Paper NM-MoM4
Quantifying the Thermodynamics of Ligand Binding to CsPbBr₃ Quantum Dots via Solution ¹H NMR Characterization

Monday, December 3, 2018, 9:00 am, Room Naupaka Salon 5

The characterization of surface ligand binding to quantum dots is important to fully understand their behavior, such as photoluminescence quantum yield. One of the most promising recent classes of quantum dot materials is the CsPbX₃ halide perovskites (where X = Cl^–, Br^–, I^–) because of their growing applications in LEDs, X-ray detectors, and lasers. These CsPbX₃ quantum dots possess bright photoluminescence and narrow emission line widths over a wide color gamut.

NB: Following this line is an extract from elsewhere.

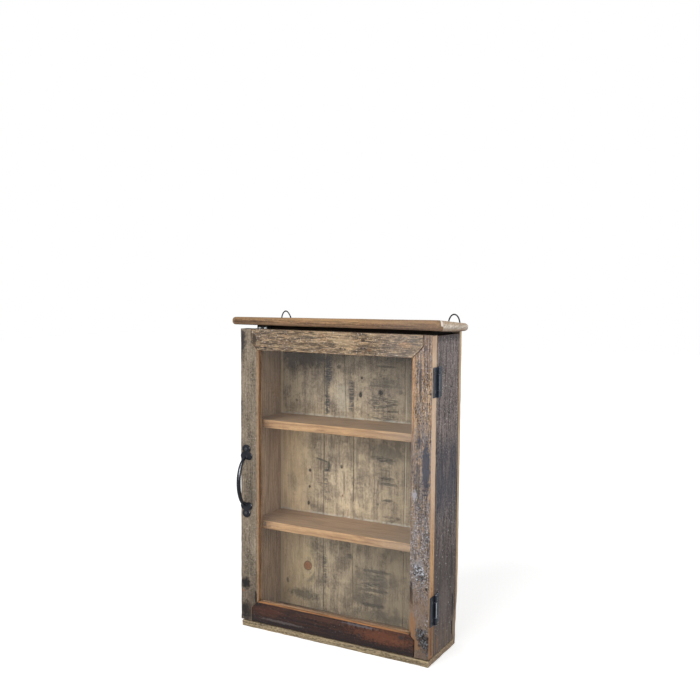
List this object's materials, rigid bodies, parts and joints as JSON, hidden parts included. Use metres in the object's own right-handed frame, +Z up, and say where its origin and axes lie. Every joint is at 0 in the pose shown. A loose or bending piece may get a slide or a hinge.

Using the hot-injection synthesis first reported by Protesescu et al. (Nano Lett.2015, 15, 3692), the ligand shell supporting the resulting CsPbBr₃ quantum dots has been reported to be highly dynamic and primarily comprised of oleylammonium bromide binding to the surface in an NC(X)₂ fashion without accompanying oleate X-type coordination. To date, however, the characterization of ligand binding has been qualitative in nature. Herein, we will report on quantifying the thermodynamics of n-alkyl carboxylic acid and amine ligand binding to CsPbBr₃ quantum dots via ¹H NMR spectroscopy. ¹H NMR is a powerful characterization tool for organic ligands on the surfaces of nanocrystals to observe ligand binding and gain insight into the thermodynamics of ligand exchange processes. In agreement with previous studies, we find the supporting ligands to be fluxional in nature; however, both ammonium and carboxylate binding to the purified nanocrystal surface is unequivocally observed. n-Alkyl carboxylic acids undergo an exergonic exchange equilibrium with bound oleate (K_eq = 1.97) at 25 ˚C, while n-alkyl phosphonic acids undergo an irreversible ligand exchange. n-Alkyl amines exergonically exchange with oleylamine (K_eq = 2.52) at 25 ˚C. Exchange occurs with carboxylic acids, phosphonic acids, and amines on CsPbBr₃ quantum dots without etching the nanocrystal surface; increases in steady-state PL intensities are correlated with more strongly bound conjugate base ligands.